We perform a detailed analysis of the C++ implementation of the Cluster Affiliation Model for Big Networks (BigClam) on the Stanford Network Analysis Project (SNAP). BigClam is a popular graph mining algorithm that is capable of finding overlapping communities in networks containing millions of nodes. Our analysis shows a key stage of the algorithm - determining if a node belongs to a community - dominates the runtime of the implementation, yet the computation is not parallelized. We show that by parallelizing computations across multiple threads using OpenMP we can speed up the algorithm by 5.3 times when solving large networks for communities, while preserving the integrity of the program and the result.

Setup

We provide a script to load the SNAP network datasets:

./load_data.sh

The script requires ~600MB of network traffic and ~1700MB of disk space.

To get the total number of community affiliations in each network, which is used to calculate r in Table 2, run the following:

wc -w ./data/*.all.cmty.txt

Running the code

Note: While the code is tested to be compilable and running on MacOSX and Linux machines. The effect of parallel computing can only be seen on a Linux machine on our side. We therefore recommend you to run the following commands on a Linux machine to verify our claims.

First compile the code (you need to have make and g++ installed):

make all

The command builds three executables:

  1. ./bigclam (with CA stage parallelised)
  2. ./bigclam_old (without CA stage parallelised), and
  3. ./cmtycompre (the utility for community equality comparison)

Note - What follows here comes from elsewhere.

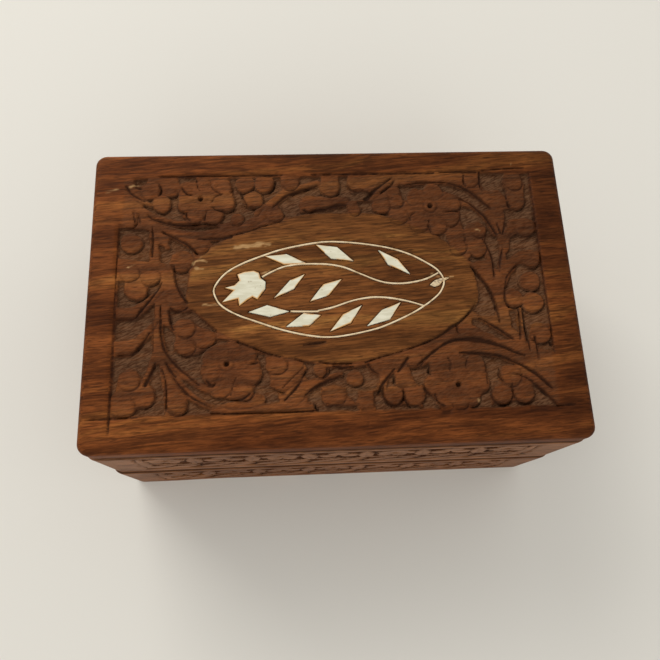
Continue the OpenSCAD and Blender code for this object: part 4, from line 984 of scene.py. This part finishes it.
def wood(name, shift=(0, 0, 0), pale=0.0, turn=-4.0):
    """Oiled sheesham: brown with orange and dark streaks, the grain along X unless turned.
    pale is how much paler tan is mixed in: painted light, the light that the walls catch off the
    floor and sky. With it the ground is darker: painted shade and dirt in the recesses."""
    n = Nodes(name)
    warp = n.noise(n.coords((16, 40, 40), turn, shift), 2.0)
    bent = n.add("VectorMath", _0=n.add("CombineXYZ", Y=warp, Z=warp).outputs[0], _1=(0, 2.4, 2.4))
    bent.operation = "MULTIPLY"

    def along(scale):
        return n.add("VectorMath", _0=n.coords(scale, turn, shift), _1=bent.outputs[0]).outputs[0]

    bands = n.noise(along((5, 150, 150)), 6.0, 0.62)
    base = n.ramp(bands, (0.28, (0.056, 0.0145, 0.0034)), (0.42, (0.098, 0.0270, 0.0064)),
                  (0.52, (0.140, 0.0400, 0.0095)), (0.64, (0.186, 0.0610, 0.0140)),
                  (0.78, (0.235, 0.0890, 0.0230)))
    vein = n.ramp(n.noise(along((3.5, 300, 300)), 3.0, 0.55),
                  (0.555, 0.0), (0.60, 1.0), (0.66, 0.0))
    fibre = n.noise(n.coords((160, 1700, 1700), turn, shift), 4.0, 0.7)
    base = n.tint(0.7, base, n.ramp(fibre, (0.32, 0.42), (0.68, 1.55)))
    blotch = n.noise(n.coords((40, 90, 90), turn, (3, 1, 2)), 4.0, 0.6)
    base = n.tint(0.6, base, n.ramp(blotch, (0.32, (0.70, 0.66, 0.66)), (0.68, (1.3, 1.33, 1.36))))
    dash = n.ramp(n.noise(along((90, 1000, 1000)), 2.0), (0.60, 0.0), (0.70, 1.0))
    pore = n.ramp(n.noise(n.coords((230, 1900, 1900), turn, shift), 1.0), (0.61, 0.0), (0.70, 1.0))
    dark = n.math("MAXIMUM", n.times(dash, 0.42), n.times(pore, 0.5))
    dark = n.math("MAXIMUM", dark, n.times(vein, 0.5))
    base = n.mix(dark, base, (0.026, 0.0075, 0.002, 1))
    # the oval is planed and yellower, the ground is dull and grey, and the painted shade in the
    # cuts and along the motifs' edges is near black
    base = n.tint(1.0, base, n.plus(n.times(n.attribute("tone"), 2.0), 1.0))
    ground = n.attribute("ground")
    base = n.mix(n.attribute("plain"), base, n.tint(1.0, base, (1.09, 1.36, 1.46, 1)))
    scrape = n.noise(n.coords((420, 2100, 2100), -25.0), 3.0, 0.7)
    # on the walls the ground is darker: painted shade and dirt in the recesses
    if pale:
        dull = n.ramp(scrape, (0.35, (0.022, 0.008, 0.004)), (0.7, (0.085, 0.040, 0.020)))
    else:
        dull = n.ramp(scrape, (0.34, (0.038, 0.0165, 0.0075)), (0.66, (0.158, 0.084, 0.044)))
    dull = n.mix(0.68, base, dull)
    # on the walls a paler tan is mixed in: painted light from the floor and sky
    if pale:
        wear_and_bounce_light = n.ramp(n.plus(n.times(fibre, 0.65), n.times(blotch, 0.35)),
                      (0.36, (0.11, 0.046, 0.022)), (0.62, (0.35, 0.172, 0.088)))
        base = n.mix(pale, base, wear_and_bounce_light)
    base = n.mix(ground, base, dull)
    chipped = n.times(n.attribute("raw"), n.ramp(fibre, (0.3, 0.25), (0.6, 1.0)))
    base = n.mix(chipped, base, (0.42, 0.245, 0.105, 1))
    # painted shade: near-black colour where the shade mask is set
    base = n.mix(n.times(n.attribute("cut"), 0.86, clamp=True), base, (0.015, 0.0052, 0.0024, 1))
    base = n.mix(n.attribute("filler"), base, (0.008, 0.005, 0.004, 1))
    rough = n.plus(n.times(fibre, 0.2), n.plus(0.42, n.times(ground, 0.2)))
    normal = n.bump(n.plus(n.times(fibre, 0.6), n.times(dark, -0.8)), 0.5, 0.00014)
    normal = n.bump(n.times(scrape, ground), 0.8, 0.0004, normal)
    return n.out(Base_Color=base, Roughness=rough, Normal=normal, Specular_IOR_Level=0.05)


def bone(name, aged=0.0):
    """Polished bone, stained by the oil at some of its cut edges. aged is how brown it has worn."""
    n = Nodes(name)
    grain = n.noise(n.coords((250, 900, 900)), 3.0)
    stain = n.noise(n.coords((130, 130, 130), shift=(4, 2, 0)), 2.0)
    base = n.ramp(grain, (0.3, (0.60, 0.565, 0.42)), (0.7, (0.73, 0.70, 0.55)))
    edge = n.times(n.attribute("edge"), n.ramp(stain, (0.44, 0.0), (0.53, 1.0)))
    base = n.mix(edge, base, (0.62, 0.30, 0.07, 1))
    if aged:
        crack = n.noise(n.coords((700, 1500, 1500), 35), 2.0)
        base = n.mix(aged, base, n.ramp(crack, (0.35, (0.20, 0.10, 0.045)),
                                        (0.55, (0.62, 0.45, 0.25))))
    speck = n.ramp(n.noise(n.coords((900, 900, 900)), 1.0), (0.7, 0.0), (0.76, 1.0))
    base = n.mix(n.times(speck, 0.5), base, (0.30, 0.22, 0.13, 1))
    return n.out(Base_Color=base, Roughness=n.plus(n.times(grain, 0.2), 0.28),
                 Normal=n.bump(grain, 0.15, 0.00005))


def wire_metal():
    """Dull inlaid wire, rubbed down with the wood"""
    n = Nodes("wire")
    wear_and_bounce_light = n.noise(n.coords((500, 500, 500)), 3.0)
    base = n.ramp(wear_and_bounce_light, (0.3, (0.52, 0.37, 0.20)), (0.5, (0.72, 0.56, 0.35)),
                  (0.75, (0.82, 0.69, 0.48)))
    return n.out(Base_Color=base, Roughness=n.plus(n.times(wear_and_bounce_light, 0.3), 0.35), Metallic=0.15,
                 Normal=n.bump(wear_and_bounce_light, 0.2, 0.00006))


def brass():
    """Brass with some tarnish and fine wear"""
    n = Nodes("brass")
    wear_and_bounce_light = n.noise(n.coords((220, 220, 220)), 4.0, 0.6)
    fine = n.noise(n.coords((300, 2600, 2600)), 2.0)
    base = n.ramp(wear_and_bounce_light, (0.3, (0.34, 0.21, 0.07)), (0.5, (0.62, 0.43, 0.16)),
                  (0.75, (0.76, 0.57, 0.25)))
    rough = n.plus(n.plus(n.times(fine, 0.2), n.times(wear_and_bounce_light, 0.25)), 0.08)
    return n.out(Base_Color=base, Metallic=1.0, Roughness=rough,
                 Normal=n.bump(fine, 0.2, 0.00004))


def velvet():
    """Short-pile velvet with the nap pressed here and there"""
    n = Nodes("velvet")
    nap = n.noise(n.coords((45, 45, 45)), 3.0, 0.6)
    pile = n.noise(n.coords((3200, 3200, 3200)), 2.0)
    base = n.ramp(nap, (0.3, (0.11, 0.006, 0.014)), (0.55, (0.19, 0.012, 0.026)),
                  (0.75, (0.27, 0.022, 0.040)))
    base = n.tint(0.5, base, n.ramp(pile, (0.3, 0.6), (0.7, 1.3)))
    normal = n.bump(pile, 0.5, 0.0002, n.bump(nap, 0.3, 0.0006))
    return n.out(Base_Color=base, Roughness=0.85, Sheen_Weight=0.7, Sheen_Roughness=0.35,
                 Sheen_Tint=(0.85, 0.35, 0.4, 1), Normal=normal)


def paint(node, material):
    """Gives a CAD node its material"""
    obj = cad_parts[node]
    for slot in obj.material_slots:
        slot.material = material
    if not obj.material_slots:
        obj.data.materials.append(material)


# ---- the box -------------------------------------------------------------


def build_lid():
    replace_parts(carved_panel(wood("sheesham_lid")), "lid_panel")
    # the rails get a paler tan, painted light, and darker ground, painted shade and dirt
    rail = wood("sheesham_rail", (0.3, 0.02, 0.01), 0.75)
    carved_wall("lid_rail_front", 0, rail, 1)
    side_rail = wood("sheesham_side_rail", (0.1, 0.4, 0.01), 0.75, 88.0)
    carved_wall("lid_rail_left", -1, side_rail, 2)
    carved_wall("lid_rail_right", 1, side_rail, 3)
    paint("lid_rail_back", rail)
    ivory, chipped, metal = bone("bone"), bone("bone_chipped", 0.75), wire_metal()
    wire("oval_wire", "inlay_oval_wire", OVAL, True, metal)
    wire("upper_stem_wire", "inlay_upper_stem", UPPER_STEM, False, metal)
    wire("lower_stem_wire", "inlay_lower_stem", LOWER_STEM, False, metal)
    bone_low = box_mm("inlay_flower")[0][2]
    shapes = [("inlay_flower", BONE_FLOWER), ("inlay_tip", BONE_TIP)]
    shapes += [("inlay_leaf_%d" % (i + 1), p) for i, p in enumerate(BONE_LEAVES)]
    for node, outline in shapes:
        plate(node, outline, bone_low, TOP + BONE_OUT, chipped if node == "inlay_tip" else ivory)


def build_base():
    # the base's walls and bottom board get a paler tan, painted light, and darker ground, painted
    # shade and dirt
    wall = wood("sheesham_base", (0.7, 0.05, 0.03), 0.6)
    carved_wall("base_front", 0, wall, 4)
    side_wall = wood("sheesham_side", (0.2, 0.6, 0.03), 0.6, 91.0)
    carved_wall("base_left", -1, side_wall, 5)
    carved_wall("base_right", 1, side_wall, 6)
    paint("base_back", wall)
    paint("base_bottom", wood("sheesham_board", (1.3, 0.2, 0.1), 0.3))


def build_hinges():
    metal = brass()
    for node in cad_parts:
        if node.startswith("hinge_"):
            paint(node, metal)


def build_linings():
    cloth = velvet()
    for body, flat, sign in (("base", "floor", 1), ("lid", "top", -1)):
        for wall, axis, way in ((flat, 2, sign), ("front", 1, 1), ("back", 1, -1), ("left", 0, 1),
                                ("right", 0, -1)):
            velvet_pad("%s_lining_%s" % (body, wall), axis, way, cloth, body)


# ---- stage, light and camera ---------------------------------------------


def build_stage():
    size = 2.4
    mesh = bpy.data.meshes.new("floor")
    mesh.from_pydata([(x * size, y * size, 0) for x, y in ((-1, -1), (1, -1), (1, 1), (-1, 1))],
                     [], [(0, 1, 2, 3)])
    mesh.materials.append(Nodes("floor").out(Base_Color=(0.74, 0.72, 0.67, 1), Roughness=0.7,
                                             Specular_IOR_Level=0.2))
    floor = bpy.data.objects.new("floor", mesh)
    bpy.context.scene.collection.objects.link(floor)
    world = bpy.data.worlds.new("studio")
    world.use_nodes = True
    sky = world.node_tree.nodes["Background"]
    sky.inputs["Color"].default_value = (1.0, 0.985, 0.95, 1)
    sky.inputs["Strength"].default_value = 0.71
    bpy.context.scene.world = world

    def area(name, place, target, power, colour):
        light = bpy.data.lights.new(name, "AREA")
        light.size, light.energy, light.color = 1.0, power, colour
        obj = bpy.data.objects.new(name, light)
        obj.location = place
        look = Vector(target) - Vector(place)
        obj.rotation_euler = look.to_track_quat("-Z", "Y").to_euler()
        bpy.context.scene.collection.objects.link(obj)

    area("key", (-0.7, 1.1, 1.0), (0, 0.16, 0.05), 12.5, (1.0, 0.98, 0.93))
    area("fill", (0.1, -1.2, 0.9), (0, -0.05, 0.03), 3, (1.0, 0.98, 0.95))


def build_camera():
    tilt, roll, yaw = math.radians(72.53), math.radians(7.65), math.radians(-9.65)
    place = np.array([-12.0, -72.5, 265.0]) * MM
    right = np.array([math.cos(yaw), math.sin(yaw), 0])
    level = np.array([-math.sin(yaw), math.cos(yaw), 0])
    ahead = level * math.cos(tilt) + np.array([0, 0, -1]) * math.sin(tilt)
    up = np.cross(right, ahead)
    right = right * math.cos(roll) + up * math.sin(roll)
    up = np.cross(right, ahead)
    data = bpy.data.cameras.new("camera")
    data.sensor_width, data.lens = 36.0, 36.43
    camera = bpy.data.objects.new("camera", data)
    pose = np.eye(4)
    pose[:3] = np.column_stack([right, up, -ahead, place])
    camera.matrix_world = Matrix(pose.tolist())
    bpy.context.scene.collection.objects.link(camera)
    bpy.context.scene.camera = camera


bpy.context.scene.view_settings.view_transform = "Standard"
build_camera()
build_stage()
build_lid()
build_base()
build_hinges()
build_linings()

To compare the runtime difference between the unparallelized and parallelized versions, run the following - it is ordered by increasing runtime required:

# DBLP collaboration network
./bigclam -o:./data/dblp_ -i:./data/com-dblp.ungraph.txt -c:13477
./bigclam_old -o:./data/dblp_old_ -i:./data/com-dblp.ungraph.txt -c:13477

# Amazon product co-purchase network
./bigclam -o:./data/amazon_ -i:./data/com-amazon.ungraph.txt -c:75149
./bigclam_old -o:./data/amazon_old_ -i:./data/com-amazon.ungraph.txt -c:75149

# Youtube social network
./bigclam -o:./data/youtube_ -i:./data/com-youtube.ungraph.txt -c:8385
./bigclam_old -o:./data/youtube_old_ -i:./data/com-youtube.ungraph.txt -c:8385

# LiveJournal social network (very long runtime!)
./bigclam -o:./data/lj_ -i:./data/com-lj.ungraph.txt -c:287512
./bigclam_old -o:./data/lj_old_ -i:./data/com-lj.ungraph.txt -c:287512

The seemingly hard-coded number of communities is the number of ground truth communities (see http://snap.stanford.edu/data).

To show the parallelized version produced the same community memberships (which are not necessarily in the same order), run:

./cmtycompare -i1:./data/dblp_cmtyvv.txt -i2:./data/dblp_old_cmtyvv.txt
./cmtycompare -i1:./data/amazon_cmtyvv.txt -i2:./data/amazon_old_cmtyvv.txt
./cmtycompare -i1:./data/youtube_cmtyvv.txt -i2:./data/youtube_old_cmtyvv.txt
./cmtycompare -i1:./data/lj_cmtyvv.txt -i2:./data/lj_old_cmtyvv.txt

You can remove the object files and executables by either doing the shallow clean:

make clean

... or a deep clean, which also remove the object files and executables in the main SNAP library:

make deepclean

Using Our Experiment Data

You can find the data generated in our experiments in the experiment_data directory.

The file parallelize_runtime.csv contains data generated in the experiment described in Section 5.1 of the paper (showing parallelizing the CA stage speeds up the implementation), and the file parallelize_speedup_limit_test.csv contains data generated in the experiment described in Section 5.3 of the paper (exploring the limit in speed up with parallel computing).

We also have a number of R scripts / Jupyter Notebook generating the figures and table featured in the paper. We will shortly update this file with a handy dependency installation script, though the dependencies are more or less the standard ones (R: ggplot2 and reshape2, Python: Numpy, Pandas, Matplotlib, Scipy, and Jupyter).